A vítima testou positivo para Covid-19 em março de 2021, foi afastado do trabalho presencial no dia 8 de março e foi a óbito em 1º de abril. Nesta época, o escritório atuou com as portas fechadas, sem atendimento ao público, mas com os funcionários sem o distanciamento devido. No dia 27 de março, a atividade de contabilidade passou a ser considerada como essencial e passou a ter a liberação para funcionar, quando o homem já havia sido contaminado e estava prestes a ser internado, vindo a falecer poucos dias depois.
O processo mostra ainda que um total de 10 funcionários foram contaminados por Covid-19 na mesma época do fato. Nicoli afirma ainda que os demais funcionários do escritório, depois da contaminação da vítima, comentaram em um grupo de aplicativo de mensagens sobre como a empresa continuou funcionando sem o cumprimento dos decretos municipais. “Eles proibiram os funcionários de usar uniforme e até mesmo de parar o carro no estacionamento do escritório para ninguém ver que estava funcionando normalmente.”
Ações têm decisões controversas
As ações trabalhistas indenizatórias decorrentes de familiares de vítimas de Covid-19 trazem decisões controversas, até então. Em março deste ano, por exemplo, a justiça goiana negou em segundo grau a indenização para a família de um motorista de caminhão de Itumbiara, cuja alegação foi de contaminação da doença em decorrência de uma viagem realizada pela vítima a trabalho.
Na ocasião, no entanto, a Justiça do Trabalho entendeu não haver prova cabal de que a contaminação se deu com a viagem ou em razão dela, visto que o trabalho se baseava em ficar solitário no veículo.
No primeiro grau, o pedido da família foi acolhido e a transportadora havia sido condenada ao pagamento de indenização por danos morais e materiais. A empresa, no entanto, não se conformou com a decisão e buscou a alteração da sentença.

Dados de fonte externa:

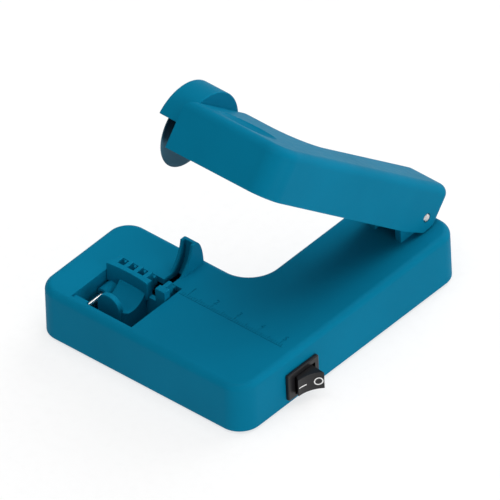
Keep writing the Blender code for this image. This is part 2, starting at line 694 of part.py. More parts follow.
def build_base_leads(frame):
    """Leads from the battery and the switch to the point where they enter the arm."""
    terminal_x = BASE_WIDTH - SWITCH_BODY_DEPTH - 0.0065
    height = 0.0150
    switch_run = [(terminal_x, SWITCH_Y - TERMINAL_OFFSET, SWITCH_Z),
                  (0.0700, 0.0262, 0.0100), (0.0640, 0.0300, 0.0140), (0.0600, 0.0400, height),
                      (0.0596, 0.0600, height), (0.0596, 0.0850, height),
                  (0.0625, 0.0970, height), (0.0680, 0.1008, 0.0146), (0.0702, HINGE_Y, 0.0158),
                  (LEAD_X, HINGE_Y, 0.0180), (LEAD_X, HINGE_Y, HINGE_Z - 0.0026)]
    finish(wire(switch_run, LEAD_RADIUS), "motor_lead_base", frame, LEAD_RED)
    battery_run = [(terminal_x, SWITCH_Y + TERMINAL_OFFSET, SWITCH_Z), (0.0702, 0.0345, 0.0076),
                   (0.0702, 0.0400, 0.0090), (0.0722, 0.0445, 0.0105), (0.0728, 0.0476, 0.0110)]
    finish(wire(battery_run, LEAD_RADIUS), "battery_lead", frame, BLACK_PLASTIC)


# ---- arm ---------------------------------------------------------------------------------

def arm_outline(inset):
    right, front, back = ARM_RIGHT_X - inset, HEAD_FRONT_Y + inset, ARM_BACK_Y - inset
    leg_left = ARM_RIGHT_X - ARM_LEG_WIDTH + inset
    head_left, head_back = HEAD_LEFT_X + inset, HEAD_BACK_Y - inset
    corner = ARM_CORNER - inset
    small = max(ARM_FILLET + 0.0003 - inset, 0.0)
    return rounded([
        (head_left, front, 0.0), (right, front, corner), (right, back, small), (leg_left, back, small),
        (leg_left, head_back, ARM_NOTCH_RADIUS + inset), (head_left, head_back, small)])


def heel_cutter():
    """Takes off what lies below and behind the heel, so that the arm clears the deck as it turns."""
    far, low = 0.0300, -0.0300
    heel = arc((0.0, 0.0), HEEL_RADIUS, 270, 292, 3)
    profile = [(-0.0100, ARM_BOTTOM)] + heel
    profile += [(ARM_BACK_Y + 0.0001, 0.0008), (far, 0.0008), (far, low), (-0.0100, low)]
    return side_slab(profile, 0.0500, 0.0900)


def oval(rim, low, high):
    """Upright oval plug, wider than the thumb recess by rim."""
    plug = rod((0.0, 0.0, low), (0.0, 0.0, high), 1.0, sides=32)
    shape = Matrix.Diagonal((RECESS_HALF_X + rim, RECESS_HALF_Y + rim, 1.0, 1.0))
    plug.data.transform(Matrix.Translation((*RECESS_CENTRE, 0.0)) @ shape)
    return plug


def build_arm_shell(arm):
    shell = slab(arm_outline(0.0), ARM_BOTTOM, ARM_TOP)
    round_top(shell, ARM_TOP, ARM_FILLET)
    axle = (AXLE_Y, AXLE_Z)
    guard = side_slab(guard_profile(axle), GUARD_LEFT_X, GUARD_RIGHT_X)
    add(shell, guard)
    cut(shell, slab(arm_outline(ARM_WALL), ARM_BOTTOM - 0.0050, ARM_TOP - ARM_WALL))
    cut(shell, rod((GUARD_LEFT_X - 0.0050, *axle), (HEAD_LEFT_X, *axle), GUARD_BORE, sides=36))
    cut(shell, rod((HEAD_LEFT_X - 0.0010, *axle), (HEAD_LEFT_X + 0.0040, *axle), ARBOR_PORT_RADIUS, sides=16))
    roof = ARM_TOP - ARM_WALL
    add(shell, oval(RECESS_RIM, roof - RECESS_DEPTH + 0.0004, roof + 0.0010))
    cut(shell, oval(0.0, ARM_TOP - RECESS_DEPTH, ARM_TOP + 0.0050))
    for x, y in ARM_SCREWS:
        add(shell, rod((x, y, ARM_BOTTOM + 0.0021), (x, y, ARM_TOP - 0.0010), BOSS_RADIUS * 0.9, sides=12))
        cut(shell, rod((x, y, ARM_BOTTOM), (x, y, ARM_TOP - 0.0030), SCREW_HOLE_RADIUS, sides=10))
    cut(shell, heel_cutter())
    cut(shell, rod((0.0500, 0.0, 0.0), (0.0900, 0.0, 0.0), PIN_RADIUS + SLIDE_FIT, sides=24))
    return finish(shell, "arm_shell", arm, TEAL)


def guard_profile(axle):
    """Upper part of the wheel guard: a round top that stops a little above the axle."""
    edge = math.degrees(math.asin((GUARD_EDGE_Z - axle[1]) / GUARD_RADIUS))
    return arc(axle, GUARD_RADIUS, edge, 180 - edge, 28)


def build_arm_cover(arm):
    """Plate that closes the arm's underside, from the head to just before the hinge."""
    low, high = ARM_BOTTOM + 0.0003, ARM_BOTTOM + 0.0018
    cover = slab(arm_outline(ARM_WALL + GAP), low, high)
    cut(cover, block((0.0500, ARM_OPENING_Y, -0.0200), (0.0900, 0.0200, 0.0100)))
    for x, y in ARM_SCREWS:
        cut(cover, rod((x, y, low - 0.0010), (x, y, high + 0.0010), SCREW_HOLE_RADIUS, sides=14))
        cut(cover, rod((x, y, low - 0.0010), (x, y, low + 0.0011), SCREW_HEAD_RADIUS + GAP, sides=14))
    finish(cover, "arm_cover", arm, TEAL)
    for index, (x, y) in enumerate(ARM_SCREWS, 1):
        screw(f"arm_screw_{index}", arm, (x, y, low - 0.0003), (0, 0, 1), 0.0080)


def build_motor(arm):
    back = MOTOR_FRONT_X + MOTOR_LENGTH
    can = rod((MOTOR_FRONT_X, AXLE_Y, AXLE_Z), (back, AXLE_Y, AXLE_Z), MOTOR_RADIUS, sides=28)
    for low, high in ((MOTOR_HALF_HEIGHT, 0.0100), (-0.0100, -MOTOR_HALF_HEIGHT)):
        cut(can, block((0.0400, AXLE_Y - 0.0100, AXLE_Z + low), (0.0700, AXLE_Y + 0.0100, AXLE_Z + high)))
    finish(can, "motor_can", arm, STEEL)
    cap_back = back + 0.0022
    cap = rod((back + GAP, AXLE_Y, AXLE_Z), (cap_back, AXLE_Y, AXLE_Z), MOTOR_RADIUS - 0.0013, sides=24)
    finish(cap, "motor_end_cap", arm, BLACK_PLASTIC)
    left, right = HEAD_LEFT_X + ARM_WALL + GAP, MOTOR_FRONT_X - GAP
    bracket = block((left, AXLE_Y - 0.0100, AXLE_Z - 0.0046), (right, AXLE_Y + 0.0100, AXLE_Z + 0.0070))
    cut(bracket, rod((left - 0.0010, AXLE_Y, AXLE_Z), (right + 0.0010, AXLE_Y, AXLE_Z),
                     ARBOR_PORT_RADIUS, sides=16))
    for index, side in enumerate((-0.0080, 0.0080), 1):
        y = AXLE_Y + side
        cut(bracket, rod((left - 0.0010, y, AXLE_Z), (right + 0.0010, y, AXLE_Z), 0.0012, sides=10))
        screw(f"motor_screw_{index}", arm, (right + 0.0013, y, AXLE_Z), (-1, 0, 0), 0.0024)
    finish(bracket, "motor_bracket", arm, DARK_STEEL)
    start = cap_back + 0.0009
    route = [(start, AXLE_Y + 0.0020, AXLE_Z + 0.0010), (start + 0.0030, AXLE_Y + 0.0040, 0.0030),
             (0.0715, -0.0680, 0.0040), (0.0720, -0.0500, 0.0040), (0.0710, -0.0300, 0.0040),
             (LEAD_X, -0.0120, 0.0020), (LEAD_X, -0.0060, 0.0005), (LEAD_X, -0.0032, 0.0)]
    finish(wire(route, LEAD_RADIUS), "motor_lead_arm", arm, LEAD_RED)


def build_wheel(arm):
    """Thin steel wheel on a turned arbor, which the motor's shaft drives."""
    axle = make_empty("wheel_axle", arm, (WHEEL_X, AXLE_Y, AXLE_Z))
    wheel = rod((-WHEEL_HALF_THICKNESS, 0, 0), (WHEEL_HALF_THICKNESS, 0, 0), WHEEL_RADIUS, sides=48)
    cut(wheel, rod((-0.0050, 0, 0), (0.0050, 0, 0), WHEEL_BORE, sides=16))
    finish(wheel, "wheel", axle, DARK_STEEL)
    flange_left = WHEEL_HALF_THICKNESS + GAP
    flange_middle = flange_left + FLANGE_THICKNESS / 2
    arbor = rod((flange_left, 0, 0), (flange_left + FLANGE_THICKNESS, 0, 0), FLANGE_RADIUS, sides=24)
    add(arbor, rod((ARBOR_LEFT, 0, 0), (flange_middle, 0, 0), ARBOR_RADIUS, sides=16))
    add(arbor, rod((flange_middle, 0, 0), (ARBOR_RIGHT, 0, 0), ARBOR_BOSS_RADIUS, sides=20))
    cut(arbor, rod((0.0030, 0, 0), (0.0080, 0, 0), SHAFT_RADIUS + GAP, sides=12))
    finish(arbor, "wheel_arbor", axle, STEEL)
    nut = rod((ARBOR_LEFT, 0, 0), (-WHEEL_HALF_THICKNESS - GAP, 0, 0), NUT_RADIUS, sides=6)
    cut(nut, rod((-0.0040, 0, 0), (0.0, 0, 0), WHEEL_BORE, sides=16))
    finish(nut, "wheel_nut", axle, STEEL)
    shaft = rod((0.0033, 0, 0), (MOTOR_FRONT_X - WHEEL_X - GAP, 0, 0), SHAFT_RADIUS, sides=12)
    finish(shaft, "motor_shaft", axle, STEEL)


def main():
    frame = make_empty("casing_frame", None, (-ORIGIN_X, -ORIGIN_Y, FOOT_DROP))
    build_base_shell(frame)
    build_bottom_cover(frame)
    build_hinge(frame)
    build_guide_rod(frame)
    build_clamp_jaw(frame)
    build_clamp_spring(frame)
    build_switch(frame)
    build_rocker(frame)
    build_battery(frame)
    build_base_leads(frame)
    arm = make_empty("arm_hinge", frame, (0.0, HINGE_Y, HINGE_Z), rotation_x=-ARM_RAISE)
    build_arm_shell(arm)
    build_arm_cover(arm)
    build_motor(arm)
    build_wheel(arm)


clear_scene()
PARTS = make_collection(MODEL_NAME)
TOOLS = make_collection("cutters")
main()
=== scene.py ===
import math

import bmesh
import bpy
from mathutils import Matrix, Vector


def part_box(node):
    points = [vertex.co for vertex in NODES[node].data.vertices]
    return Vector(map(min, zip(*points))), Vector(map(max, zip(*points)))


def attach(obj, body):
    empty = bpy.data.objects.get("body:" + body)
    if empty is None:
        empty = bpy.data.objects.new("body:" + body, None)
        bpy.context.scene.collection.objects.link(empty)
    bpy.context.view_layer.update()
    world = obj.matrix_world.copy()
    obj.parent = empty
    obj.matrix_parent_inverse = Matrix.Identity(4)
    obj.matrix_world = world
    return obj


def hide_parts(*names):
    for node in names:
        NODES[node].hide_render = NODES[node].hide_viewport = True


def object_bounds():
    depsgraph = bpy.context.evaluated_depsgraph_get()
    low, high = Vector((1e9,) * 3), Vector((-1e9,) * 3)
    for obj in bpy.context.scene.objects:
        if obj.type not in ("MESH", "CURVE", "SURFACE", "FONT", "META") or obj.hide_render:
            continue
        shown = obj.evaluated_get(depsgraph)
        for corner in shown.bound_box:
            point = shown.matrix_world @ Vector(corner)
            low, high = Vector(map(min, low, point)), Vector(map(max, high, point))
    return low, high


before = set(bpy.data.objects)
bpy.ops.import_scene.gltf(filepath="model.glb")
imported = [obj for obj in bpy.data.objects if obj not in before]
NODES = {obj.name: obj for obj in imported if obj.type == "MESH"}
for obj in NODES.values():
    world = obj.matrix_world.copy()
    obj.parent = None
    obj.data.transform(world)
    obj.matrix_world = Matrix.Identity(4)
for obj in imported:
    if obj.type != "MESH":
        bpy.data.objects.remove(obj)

cad_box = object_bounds()

# The casing frame: its origin is the casing's front left bottom corner, X right, Y back, Z up.
CASING_LOW = Vector(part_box("base_shell")[0])
CASING = Matrix.Translation(CASING_LOW)

# Casing, in the casing frame and in metres, as in the CAD.
BASE_WIDTH = 0.0900
BASE_DEPTH = 0.1100
DECK_Z = 0.0190
FRONT_LEG_DEPTH = 0.0456
SIDE_LEG_WIDTH = 0.0342
CORNER_RADIUS = 0.0080
NOTCH_RADIUS = 0.0112
TOP_FILLET = 0.0025
BASE_WALL = 0.0022
GAP = 0.0003
COVER_LOW = 0.0003
COVER_HIGH = 0.0020
BOSS_RADIUS = 0.0026
SCREW_HOLE_RADIUS = 0.0013
SCREW_SHANK_RADIUS = 0.0009
SCREW_HEAD_RADIUS = 0.0018
BASE_SCREWS = [(0.0078, 0.0078), (0.0822, 0.0078), (0.0078, 0.0378), (0.0620, 0.1025), (0.0832, 0.1025)]
FOOT_RADIUS = 0.0042
FEET = [(0.0185, 0.0085), (0.0715, 0.0085), (0.0185, 0.0370), (0.0725, 0.1020)]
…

Por outro lado, em Minas Gerais, no ano passado, a família de outro motorista conseguiu indenização de R$ 200 mil decorrente de processo em razão de morte após contaminação por Covid-19 no trabalho. O advogado Luís Gustavo Nicoli afirma que ainda são poucas ações na justiça goiana a respeito de indenizações trabalhistas sob este argumento, mas ele acredita que isso vai aumentar nos próximos meses. “Muitas empresas usaram esse artifício de trabalharem mesmo com os decretos proibindo”, acrescenta. Ele lembra ainda que no caso específico da decisão dada na última semana o processo deixou claro que a empresa não atuou para propiciar segurança aos seus funcionários. A reportagem não conseguiu contato com o escritório de contabilidade até a conclusão da reportagem.